At an international level the Principles could become an important term of reference for the drafting of conventions and model laws.
So far the terminology used to express the same concept differs considerably from one instrument to another, with the obvious risk of misunderstandings and misinterpretations. Such inconsistencies could be avoided if the terminology of the Principles were to be adopted as an international uniform glossary.

 

8. Other possible uses of the Principles

 

The list set out in the Preamble of the different ways in which the Principles may be used is not exhaustive.


Thus, the Principles may also serve as a guide for drafting contracts. In particular the Principles facilitate the identification of the issues to be addressed in the contract and provide a neutral legal terminology equally understandable by all the parties involved. Such a use of the Principles is enhanced by the fact that they are available in a large number of languages.

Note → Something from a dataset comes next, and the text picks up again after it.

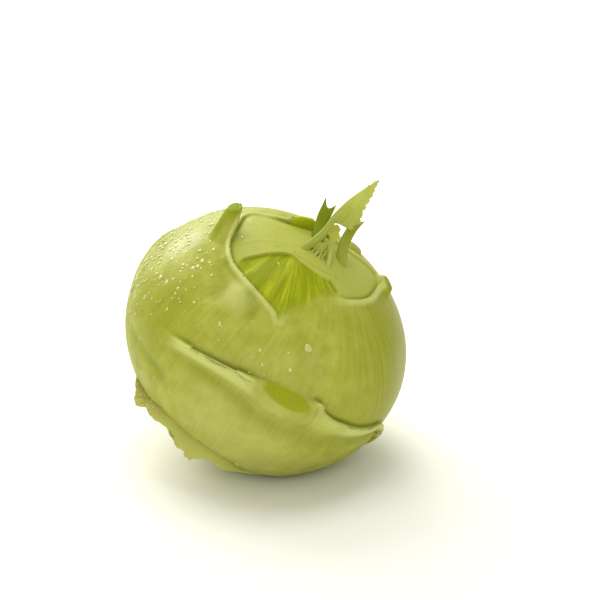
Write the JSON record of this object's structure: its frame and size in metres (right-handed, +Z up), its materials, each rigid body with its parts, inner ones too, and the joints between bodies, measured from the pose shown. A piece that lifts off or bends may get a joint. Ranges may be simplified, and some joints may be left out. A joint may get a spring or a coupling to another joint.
{
  "type": "kohlrabi",
  "caption": "Fresh green kohlrabi lying tilted, a swollen round stem with clasping leaf bases, cut stalk stubs, a torn flap and young leaves in its crown.",
  "frame": {"origin": "middle of the small flat spot on which the bulb rests", "axes": "+Z up, -Y towards the front with the wide leaf cut, and the crown leans over towards +X"},
  "size_m": [0.0902, 0.0963, 0.0953],
  "materials": {
    "skin": "waxy pale green skin",
    "leaf": "thin yellow-green leaf",
    "stalk": "fresh green stalk",
    "heart": "pale tender stems"
  },
  "bodies": {
    "root": {"bulb": "skin", "young_leaf": "leaf", "stalk_back": "stalk", "stalk_right": "stalk", "heart_leaf": "heart", "heart_buds": "heart"}
  },
  "joints": []
}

The Principles may also be used as a substitute for the domestic law otherwise applicable. This is the case whenever it proves impossible or extremely difficult to establish the relevant rule of that particular domestic law with respect to a specific issue, i.e. it would entail disproportionate efforts and/or costs. The reasons for this generally lie in the special character of the legal sources of the domestic law in question and/or the cost of accessing them.


Furthermore, the Principles may be used as course material in universities and law schools, thereby promoting the teaching of contract law on a truly comparative basis.